In the 21st century, deer have become synonymous with agriculture. Some have capitalized on and fostered the belief that deer cannot make it without some sort of human enhanced landscape intervention which has given birth to an entire market: wildlife food plots. 

But deer were living in those purple mountains long before modern man created those amber waves of grain. Yes, deer were just fine in North America before Columbus got lost, before the advent of the plow, and before the Whitetail Institute formulated 29 varieties of food plot seed mixes. 

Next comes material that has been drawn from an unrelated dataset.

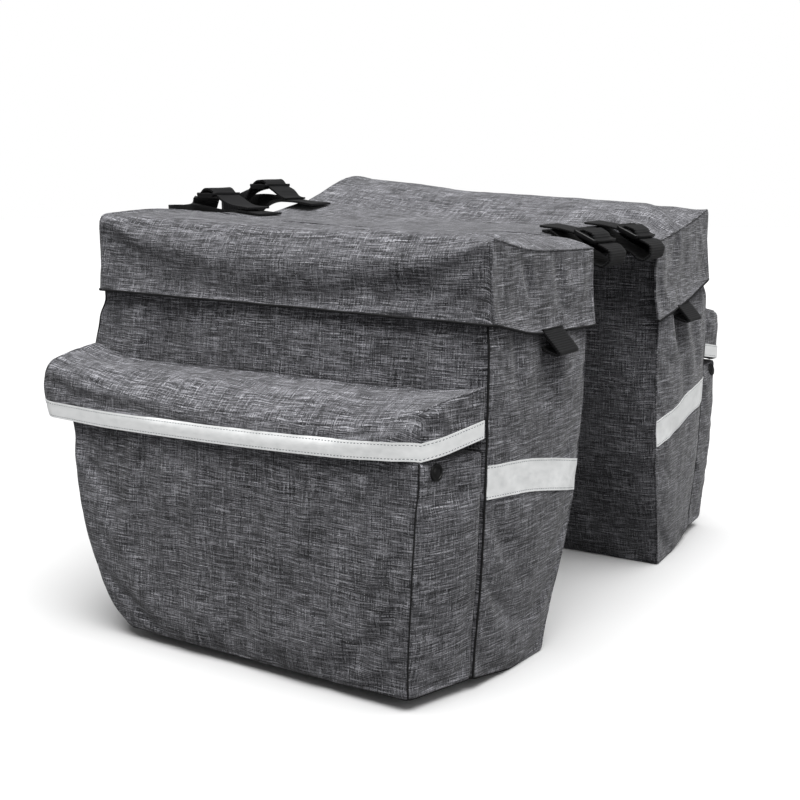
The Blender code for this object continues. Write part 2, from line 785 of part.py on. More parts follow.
def ribbon(name, stations, width, thickness, finish_name, finish):
    """Closed webbing along stations, each a (middle, across) pair of vectors."""
    builder = bmesh.new()
    rings = []
    last = len(stations) - 1
    for index, (middle, across) in enumerate(stations):
        ahead = stations[min(index + 1, last)][0] - stations[max(index - 1, 0)][0]
        side_way = across.normalized() * width / 2
        up = across.cross(ahead).normalized() * thickness / 2
        rings.append([builder.verts.new(middle + side_way + up), builder.verts.new(middle - side_way + up),
                      builder.verts.new(middle - side_way - up), builder.verts.new(middle + side_way - up)])
    skin(builder, rings, closed=True)
    builder.faces.new(rings[0])
    builder.faces.new(list(reversed(rings[-1])))
    bmesh.ops.recalc_face_normals(builder, faces=builder.faces)
    return new_object(name, builder, finish_name, finish)


def smooth_route(points, steps):
    """Read more places from a smooth curve through the given ones."""
    route = []
    last = len(points) - 1
    for index in range(last):
        before, start = points[max(index - 1, 0)], points[index]
        end, after = points[index + 1], points[min(index + 2, last)]
        for step in range(steps):
            share = step / steps
            route.append(tuple(
                hermite(start[axis], end[axis], (end[axis] - before[axis]) / 2,
                        (after[axis] - start[axis]) / 2, share)
                for axis in range(len(start))))
    route.append(points[-1])
    return route


def make_webbing_loop(side):
    """Folded webbing loop that hangs from under the lid at the bag's rear."""
    top = skirt_low(1.0) - GAP - WEBBING
    rear = body_section(top - LOOP_DROP)[1] + GAP + WEBBING / 2
    points = [(rear + LOOP_REACH * fold.out, top - LOOP_DROP * fold.down) for fold in LOOP_FOLDS]
    across = Vector((0, 1, 0))
    stations = [(Vector((x, side.sign * LOOP_OUT, z)), across) for x, z in smooth_route(points, 2)]
    ribbon("loop_" + side.name, stations, STRAP_WIDTH, WEBBING, "webbing", WEBBING_FINISH)


def make_snap(side):
    """Press stud on the pocket's rear gusset, just under the flap."""
    height = flap_low(1.0) - SNAP_BELOW_FLAP
    _, _, rear_seat, rear_face, seat, face = pocket_plan(side, height)
    corner = Vector((rear_face, side.sign * (face - POCKET_CORNER), height))
    root = Vector((rear_seat, side.sign * seat, height))
    spot = corner.lerp(root, SNAP_SHARE)
    run = (root - corner).normalized()
    normal = Vector((run.y, -run.x, 0.0)) * -side.sign
    if normal.x < 0:
        normal = -normal
    builder = bmesh.new()
    edge = [builder.verts.new((SNAP_RADIUS * step.radius, 0.0, SNAP_HEIGHT * step.lift))
            for step in SNAP_OUTLINE]
    for first, second in zip(edge, edge[1:]):
        builder.edges.new((first, second))
    bmesh.ops.spin(builder, geom=builder.verts[:] + builder.edges[:], cent=(0, 0, 0), axis=(0, 0, 1),
                   dvec=(0, 0, 0), angle=math.tau, steps=ROUND_SIDES, use_merge=True)
    bmesh.ops.remove_doubles(builder, verts=builder.verts, dist=MERGE_DISTANCE)
    bmesh.ops.recalc_face_normals(builder, faces=builder.faces)
    turn = normal.to_track_quat("Z", "Y").to_matrix().to_4x4()
    builder.transform(turn)
    bmesh.ops.translate(builder, verts=builder.verts, vec=spot + normal * GAP * 2)
    new_object("snap_" + side.name, builder, "plastic", PLASTIC_FINISH)


def tube_arc(radius, start, end, steps):
    """Places on an arc about the tube's middle, in degrees from the rear, upwards positive."""
    return [(radius * math.cos(math.radians(mix(start, end, share))),
             radius * math.sin(math.radians(mix(start, end, share)))) for share in shares(steps)]


def lie_height(x, out):
    """Height of webbing that lies flat on the bridge."""
    edges = [out + share * STRAP_WIDTH for share in (-0.5, 0.0, 0.5)]
    top = max(bridge_height(bridge_share(x), edge / LID_INNER) for edge in edges)
    return top + LIE_GAP + WEBBING / 2


def make_rear_strap(name, out):
    """Strap from the bridge round the carrier's rear tube and back through its buckle."""
    radius = CARRIER_TUBE / 2 + TUBE_CLEARANCE + WEBBING / 2
    level = CARRIER_HEIGHT
    edge_x = REAR - BRIDGE_REAR_SETBACK
    anchor_x = TUBE_X - REAR_ANCHOR_REACH
    tail_x = TUBE_X - REAR_TAIL_REACH
    anchor = [(x, lie_height(x, out)) for x in (anchor_x, mix(anchor_x, edge_x, 0.5), edge_x)]
    down = [(TUBE_X - radius * step.ahead, level + radius * step.lift) for step in REAR_STRAP_DOWN]
    loop = [(TUBE_X + x, level + z) for x, z in tube_arc(radius, REAR_WRAP_START, REAR_WRAP_END, WRAP_STEPS)]
    run_start = Vector((TUBE_X - radius * REAR_RUN_START.ahead, level + radius * REAR_RUN_START.lift))
    run = Vector((-math.cos(REAR_BUCKLE_PITCH), math.sin(REAR_BUCKLE_PITCH))) * BUCKLE_LENGTH
    straight = [tuple(run_start + run * share) for share in shares(2)]
    run_end = straight[-1]
    tail_height = lie_height(tail_x, out) + 2 * WEBBING
    bend = (mix(run_end[0], tail_x, 0.5), mix(run_end[1], tail_height, REAR_TAIL_BEND))
    back = [run_end, bend, (tail_x, tail_height)]
    route = smooth_route(anchor + down, 2) + loop + straight + smooth_route(back, 2)[1:]
    stations = [(Vector((x, out, z)), Vector((0, 1, 0))) for x, z in route]
    ribbon(name, stations, STRAP_WIDTH, WEBBING, "webbing", WEBBING_FINISH)
    middle = straight[1]
    make_buckle("buckle_" + name, Vector((middle[0], out, middle[1])), REAR_BUCKLE_PITCH)


def make_buckle(name, seat, pitch):
    """Ladder lock: two cross bars and two cheeks over the strap."""
    inner_half = STRAP_WIDTH / 2 + GAP * 2
    outer_half = inner_half + BUCKLE_WALL
    top = WEBBING / 2 + GAP * 3
    profile = ((-outer_half, -BUCKLE_CHEEK / 2), (-inner_half, -BUCKLE_CHEEK / 2), (-inner_half, top),
               (inner_half, top), (inner_half, -BUCKLE_CHEEK / 2), (outer_half, -BUCKLE_CHEEK / 2),
               (outer_half, top + BUCKLE_WALL * BUCKLE_CROWN), (outer_half - BUCKLE_WALL, top + BUCKLE_WALL),
               (BUCKLE_WALL - outer_half, top + BUCKLE_WALL), (-outer_half, top + BUCKLE_WALL * BUCKLE_CROWN))
    builder = bmesh.new()
    for start in (-BUCKLE_LENGTH / 2, BUCKLE_LENGTH / 2 - BUCKLE_BAR):
        ends = [[builder.verts.new((start + length, y, z)) for y, z in profile]
                for length in (0.0, BUCKLE_BAR)]
        skin(builder, ends, closed=True)
        builder.faces.new(ends[0])
        builder.faces.new(list(reversed(ends[1])))
    bmesh.ops.recalc_face_normals(builder, faces=builder.faces)
    item = new_object(name, builder, "plastic", PLASTIC_FINISH)
    for sign in (-1, 1):
        cheek = bmesh.new()
        bmesh.ops.create_cube(cheek, size=1.0)
        size = (BUCKLE_LENGTH - BUCKLE_BAR, BUCKLE_WALL, BUCKLE_CHEEK_HEIGHT)
        bmesh.ops.scale(cheek, verts=cheek.verts, vec=size)
        bmesh.ops.translate(cheek, verts=cheek.verts, vec=(0, sign * (inner_half + BUCKLE_WALL / 2), 0))
        guide = new_object(name + "_cheek", cheek, "plastic", PLASTIC_FINISH)
        guide.location = seat
        guide.rotation_euler = (0, pitch, 0)
        guide.hide_render = True
        guide.display_type = "WIRE"
        join = item.modifiers.new("cheek", "BOOLEAN")
        join.operation = "UNION"
        join.object = guide
    item.location = seat
    item.rotation_euler = (0, pitch, 0)


def front_route(steps, sign, leg):
    """Places and rolls along a stretch of a front strap."""
    base = lie_height(FRONT + LID_END_RADIUS, sign * FRONT_LEG_OUT)
    return [(FRONT - step.ahead * FRONT_LEG_REACH, FRONT_LEG_OUT + step.side * leg,
             base + step.lift * LID_LIFT, step.roll) for step in steps]


def make_front_strap(side):
    """Strap from the bridge round the carrier's front leg and back through its buckle."""
    leg = FRONT_LEG_DIAMETER / 2 + TUBE_CLEARANCE + WEBBING / 2
    sign = side.sign
    base = lie_height(FRONT + LID_END_RADIUS, sign * FRONT_LEG_OUT)
    flat = [(x, FRONT_LEG_OUT, lie_height(x, sign * FRONT_LEG_OUT), 0.0)
            for x in (FRONT + FRONT_ANCHOR_REACH, FRONT + FRONT_ANCHOR_REACH / 2, FRONT + LID_END_RADIUS)]
    loop = [(FRONT - FRONT_LEG_REACH - x, FRONT_LEG_OUT + y, base + LEG_LIFT * LID_LIFT, 1.0)
            for x, y in tube_arc(leg, FRONT_WRAP_HALF, -FRONT_WRAP_HALF, WRAP_STEPS)]
    route = smooth_route(flat + front_route(FRONT_STRAP_OUT, sign, leg), 2) + loop
    route += smooth_route(front_route(FRONT_STRAP_BACK, sign, leg), 2)
    stations = []
    for x, out, z, roll in route:
        angle = roll * math.pi / 2
        stations.append((Vector((x, sign * out, z)), Vector((0, sign * math.cos(angle), math.sin(angle)))))
    name = "front_strap_" + side.name
    ribbon(name, stations, STRAP_WIDTH, WEBBING, "webbing", WEBBING_FINISH)
    ahead = FRONT - BUCKLE_AHEAD * FRONT_LEG_REACH
    seat = Vector((ahead, sign * FRONT_LEG_OUT, base + BUCKLE_LIFT * LID_LIFT))
    make_buckle("buckle_" + name, seat, 0.0)


def centre_on_origin():
    """Shift everything along X so that the whole stands over the origin."""
    bpy.context.view_layer.update()
    graph = bpy.context.evaluated_depsgraph_get()
    shown = [item for item in bpy.data.objects if not item.hide_render]
    reach = []
    for item in shown:
        solid = item.evaluated_get(graph)
        reach += [(item.matrix_world @ vertex.co).x for vertex in solid.data.vertices]
    shift = (min(reach) + max(reach)) / 2
    for item in bpy.data.objects:
        item.location.x -= shift


def main():
    """Build the whole double pannier."""
    clear_scene()
    for side in SIDES:
        make_body(side)
        make_pocket(side)
        make_flap(side)
        make_flap_tape(side)
        make_side_tape(side)
        make_lid(side)
        make_webbing_loop(side)
        make_snap(side)
        make_front_strap(side)
    make_bridge()
    make_rear_strap("rear_strap_near", -REAR_STRAP_NEAR_OUT)
    make_rear_strap("rear_strap_far", REAR_STRAP_FAR_OUT)
    centre_on_origin()


main()
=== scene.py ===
"""Looks of a double bicycle pannier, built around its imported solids.

Two soft bags of melange cloth hang either side of a carrier and are joined by a cloth
bridge. Each has a box lid, an outer pocket with a flap, reflective tapes, a webbing loop
and carrier straps with buckles. Metres, +X to the rear, -Y is the near bag's side.
"""
import logging
import math
from dataclasses import dataclass, field
from enum import Enum
from typing import Callable, Mapping, Optional, Sequence

import bpy
import numpy as np
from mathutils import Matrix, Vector, noise
from mathutils.bvhtree import BVHTree


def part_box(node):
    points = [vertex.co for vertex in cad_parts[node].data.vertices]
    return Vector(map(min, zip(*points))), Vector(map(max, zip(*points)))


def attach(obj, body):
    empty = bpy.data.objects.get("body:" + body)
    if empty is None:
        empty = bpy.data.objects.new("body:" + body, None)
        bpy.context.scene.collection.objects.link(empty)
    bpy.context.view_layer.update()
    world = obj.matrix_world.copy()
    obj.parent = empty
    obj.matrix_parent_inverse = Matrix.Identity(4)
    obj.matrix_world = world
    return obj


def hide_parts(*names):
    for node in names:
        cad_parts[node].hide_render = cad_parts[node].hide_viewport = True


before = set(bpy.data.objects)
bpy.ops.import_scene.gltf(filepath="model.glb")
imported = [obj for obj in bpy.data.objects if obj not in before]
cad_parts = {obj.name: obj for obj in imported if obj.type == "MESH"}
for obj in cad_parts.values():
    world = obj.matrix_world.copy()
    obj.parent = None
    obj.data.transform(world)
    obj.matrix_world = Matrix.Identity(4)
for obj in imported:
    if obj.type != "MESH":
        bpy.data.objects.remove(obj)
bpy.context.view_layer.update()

LOG = logging.getLogger("pannier")
MM = 0.001
WEAVE = "weave"
EDGE = "seam_distance"
HEM = "hem_distance"
ROOT = "root"
TOUCH = 1e-5

Piece = bpy.types.Object
Tree = bpy.types.NodeTree
Socket = bpy.types.NodeSocket
Test = Callable[[np.ndarray], np.ndarray]

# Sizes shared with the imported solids
LID_LENGTH = 0.348
LID_INNER = 0.064
LID_WIDTH = 0.144
LID_LIFT = 0.030
CARRIER_HEIGHT = 0.284
TUCK = 0.0023
FRONT = -LID_LENGTH / 2
REAR = LID_LENGTH / 2
TUBE_X = REAR + 0.006
STRAP_WIDTH = 0.030
WEBBING = 0.0018
OFFSET_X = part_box("lid_near")[1].x - REAR


class Side(Enum):
    """Which of the two bags a piece belongs to, with its direction along Y."""

    NEAR = -1
    FAR = 1

    @property
    def tag(self) -> str:
        """Ending of a piece's name on this side."""
        return self.name.lower()


class Panel(Enum):
    """The six sides of a cut block, as (axis, end)."""

    FRONT = (0, 0)
    REAR = (0, 1)
    INNER = (1, 0)
    OUTER = (1, 1)
    BOTTOM = (2, 0)
    TOP = (2, 1)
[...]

It’s not that deer don’t like the modifications humans have made. They don’t *need* them. Native Americans were manipulating the landscape to make it more appealing to deer long before Europeans arrived. Deer select for transition areas or edge between forest and openings. Those openings can be natural like prairie or created by fire or agriculture. Native Americans were doing both. By 1500, millions of acres had been cleared to plant maize and other domesticated plants and fires were regularly set to improve visibility and create grassy openings in the forest. 

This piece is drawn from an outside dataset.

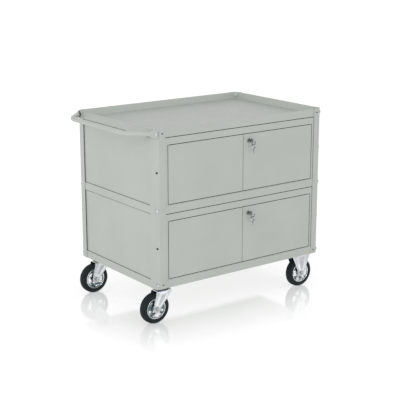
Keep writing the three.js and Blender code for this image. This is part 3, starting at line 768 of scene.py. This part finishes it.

Estimates of pre-European settlement deer populations were 24 to 62 million animals. Present day deer populations fall within these bounds. In 1600, about half (46%) of the U.S. land area was forest which is about 13% more than we have today. If deer needed agriculture to exist, nobody told them. 

Do deer like corn and soybeans? Sure. If someone offered you a steak dinner for free, would you say no? Better yet if someone came to your house and offered to cook you a steak dinner for free, would you say no? Remember deer are an edge species. Clear away some forest and plant a corn field and you just put a buffet in the living room.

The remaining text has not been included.